A CBF discute extinguir a seleção de futebol feminino permanente porque, como foi divulgado no Globo Esporte, um dos principais dirigentes da instituição teria afirmado que o futebol feminino não “pega” no país. Com isso, eu te pergunto: que incentivo temos? Bom, mas continuando, o argumento seria que o resultado do time não foi o esperado e agora vai restar apenas “a conta para pagar”. Assim, eu te pergunto novamente: e o 7×1 que levamos na Copa do Mundo 2014, não tiveram que pagar também? Aí você me responde que o prejuízo foi muito menor e eu te respondo: eu sei. A questão é: quando falamos de diferença de contas, falamos em que?
Entenda as diferenças de gênero no mercado esportivo
Todo esse questionamento nos leva à questão de gênero que abordei no começo deste artigo. O rótulo de campeão faz parte dos atributos da marca de um atleta e isto você pode entender melhor aqui. No entanto, diante dos acontecimentos, vemos que há uma oscilação na constância deste rótulo. Vejamos: o Neymar é um herói e com um deslize ele virou um anti-herói, para depois com um acerto virar um herói novamente. A Marta também sempre foi uma heroína e mesmo com um deslize continuou sendo aplaudida, mas logo foi esquecida. Se isto fosse uma novela, podíamos dizer que o Neymar é o personagem principal e a Marta a coadjuvante. E isto é o espelho do nosso mercado esportivo.
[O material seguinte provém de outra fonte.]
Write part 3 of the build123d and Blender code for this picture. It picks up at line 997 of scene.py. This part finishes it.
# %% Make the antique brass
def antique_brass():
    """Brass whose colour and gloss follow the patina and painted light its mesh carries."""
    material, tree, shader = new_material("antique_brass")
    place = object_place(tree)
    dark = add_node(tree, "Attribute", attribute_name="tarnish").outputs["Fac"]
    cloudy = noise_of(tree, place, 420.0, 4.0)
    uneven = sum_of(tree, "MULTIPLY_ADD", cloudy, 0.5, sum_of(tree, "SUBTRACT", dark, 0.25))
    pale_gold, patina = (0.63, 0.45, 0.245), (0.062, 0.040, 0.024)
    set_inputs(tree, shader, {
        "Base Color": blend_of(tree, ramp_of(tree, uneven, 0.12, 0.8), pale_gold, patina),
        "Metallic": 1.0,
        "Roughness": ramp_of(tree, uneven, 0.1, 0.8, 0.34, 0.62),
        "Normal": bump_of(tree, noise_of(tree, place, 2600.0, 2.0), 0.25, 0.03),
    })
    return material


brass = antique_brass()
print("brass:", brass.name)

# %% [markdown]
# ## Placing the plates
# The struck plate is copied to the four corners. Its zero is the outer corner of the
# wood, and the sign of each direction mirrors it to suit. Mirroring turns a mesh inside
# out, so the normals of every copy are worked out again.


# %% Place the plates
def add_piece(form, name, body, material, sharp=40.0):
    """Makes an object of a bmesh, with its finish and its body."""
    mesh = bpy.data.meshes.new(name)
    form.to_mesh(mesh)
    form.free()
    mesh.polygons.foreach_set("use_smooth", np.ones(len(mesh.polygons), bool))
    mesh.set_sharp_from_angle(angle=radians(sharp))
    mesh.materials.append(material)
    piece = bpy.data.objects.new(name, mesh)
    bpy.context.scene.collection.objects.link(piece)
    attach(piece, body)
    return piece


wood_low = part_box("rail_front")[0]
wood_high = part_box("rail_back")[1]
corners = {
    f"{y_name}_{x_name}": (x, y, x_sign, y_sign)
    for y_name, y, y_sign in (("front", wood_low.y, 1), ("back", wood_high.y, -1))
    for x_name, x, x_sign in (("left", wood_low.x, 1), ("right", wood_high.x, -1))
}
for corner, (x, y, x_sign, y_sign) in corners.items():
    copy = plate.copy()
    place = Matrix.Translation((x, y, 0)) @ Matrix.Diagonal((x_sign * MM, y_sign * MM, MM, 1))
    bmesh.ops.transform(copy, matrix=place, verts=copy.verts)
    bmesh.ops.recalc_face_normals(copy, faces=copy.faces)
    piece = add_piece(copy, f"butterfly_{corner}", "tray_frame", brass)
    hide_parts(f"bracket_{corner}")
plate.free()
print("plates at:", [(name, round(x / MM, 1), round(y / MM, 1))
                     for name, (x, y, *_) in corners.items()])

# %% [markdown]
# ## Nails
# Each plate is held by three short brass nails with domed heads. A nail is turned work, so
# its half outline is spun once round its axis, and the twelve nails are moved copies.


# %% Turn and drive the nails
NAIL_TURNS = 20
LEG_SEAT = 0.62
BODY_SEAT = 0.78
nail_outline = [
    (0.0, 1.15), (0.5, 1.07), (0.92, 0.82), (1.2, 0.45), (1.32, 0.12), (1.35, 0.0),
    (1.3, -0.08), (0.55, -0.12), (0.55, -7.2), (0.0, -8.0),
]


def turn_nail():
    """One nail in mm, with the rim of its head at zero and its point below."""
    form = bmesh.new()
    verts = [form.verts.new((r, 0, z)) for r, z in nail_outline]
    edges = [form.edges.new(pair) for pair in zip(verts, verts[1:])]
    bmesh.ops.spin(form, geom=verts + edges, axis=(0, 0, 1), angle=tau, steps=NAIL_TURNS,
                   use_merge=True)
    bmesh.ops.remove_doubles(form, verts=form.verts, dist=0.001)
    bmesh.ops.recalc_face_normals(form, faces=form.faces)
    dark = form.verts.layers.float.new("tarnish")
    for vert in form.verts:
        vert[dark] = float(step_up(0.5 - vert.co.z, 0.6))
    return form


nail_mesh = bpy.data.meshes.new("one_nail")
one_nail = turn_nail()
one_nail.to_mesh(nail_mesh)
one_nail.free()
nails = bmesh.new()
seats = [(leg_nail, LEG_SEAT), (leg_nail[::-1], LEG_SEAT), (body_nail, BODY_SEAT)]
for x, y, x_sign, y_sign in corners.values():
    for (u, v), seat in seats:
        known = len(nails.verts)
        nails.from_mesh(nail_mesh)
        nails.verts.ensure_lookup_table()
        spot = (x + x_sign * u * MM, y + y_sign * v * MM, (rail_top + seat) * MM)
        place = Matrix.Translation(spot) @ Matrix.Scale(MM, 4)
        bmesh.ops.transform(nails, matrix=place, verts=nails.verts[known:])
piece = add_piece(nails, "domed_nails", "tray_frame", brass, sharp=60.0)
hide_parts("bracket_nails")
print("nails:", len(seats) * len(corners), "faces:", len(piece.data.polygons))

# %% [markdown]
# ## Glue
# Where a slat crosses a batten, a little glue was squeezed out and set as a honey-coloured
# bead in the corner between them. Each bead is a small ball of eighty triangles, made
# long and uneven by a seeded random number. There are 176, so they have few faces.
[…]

Sempre falam de diferença de salário entre homem e mulher, mas também há a diferença de patrocínio, a diferença de público nos estádios, as premiações nas competições, entre outros. De acordo com a página Caneta Desesquerdizadora, Marta recebe $400.000,00 por ano (R$ 1.300.000,00) e isto equivale a um salário superior ao de 99,6% dos jogadores de futebol masculino que atuam no Brasil. Parece muito? Sim, mas você sabia que este salário é pago pelos seus patrocinadores Coca-Cola e Puma? O clube em que Marta atua, o FC Rosengård da Suécia, não paga nenhum salário à atleta porque o futebol só atrai cerca de 1.000 pagantes por jogo no país.
Ainda de acordo com a página Caneta Desesquerdizadora, o “principal campeonato de futebol feminino no mundo, o americano, chegou a ser cancelado em 2012 por falta de interesse”. Além disso, no Brasil, a final do campeonato brasileiro feminino de 2016 entre Rio Claro e Flamengo aconteceu sem cobrança de entrada e mesmo assim teve cerca de 500 pessoas no estádio. Enquanto isso, o salário que Neymar recebe no Barcelona nem sequer é sua principal fonte de renda. Sua principal fonte de renda são contratos publicitários e patrocínios, que lhe rende cerca de 22 milhões de dólares por ano. E o Barcelona tem a maior média de público da Espanha e da Europa, com uma média de 78.881 pessoas pagantes por jogo. Pensando assim, realmente vemos que o prejuízo do futebol feminino para a CBF é muito maior do que qualquer 7×1 para o futebol masculino.
Infelizmente, este é o nosso mercado esportivo e ainda temos muitas diferenças de gênero no nosso esporte, como também temos dificuldade em dar uma constância para o rótulo de campeão que damos aos nossos atletas. A diferença entre Olimpíada e Paraolimpíada também é outra questão a ser levantada, mas fica para a próxima. Enquanto isso, que não falte o incentivo, que possamos enxergar mais Martas no nosso esporte e que não sejam esquecidas. “Não deixem de apoiar o futebol feminino”, disse Marta. Ok, nós não deixaremos!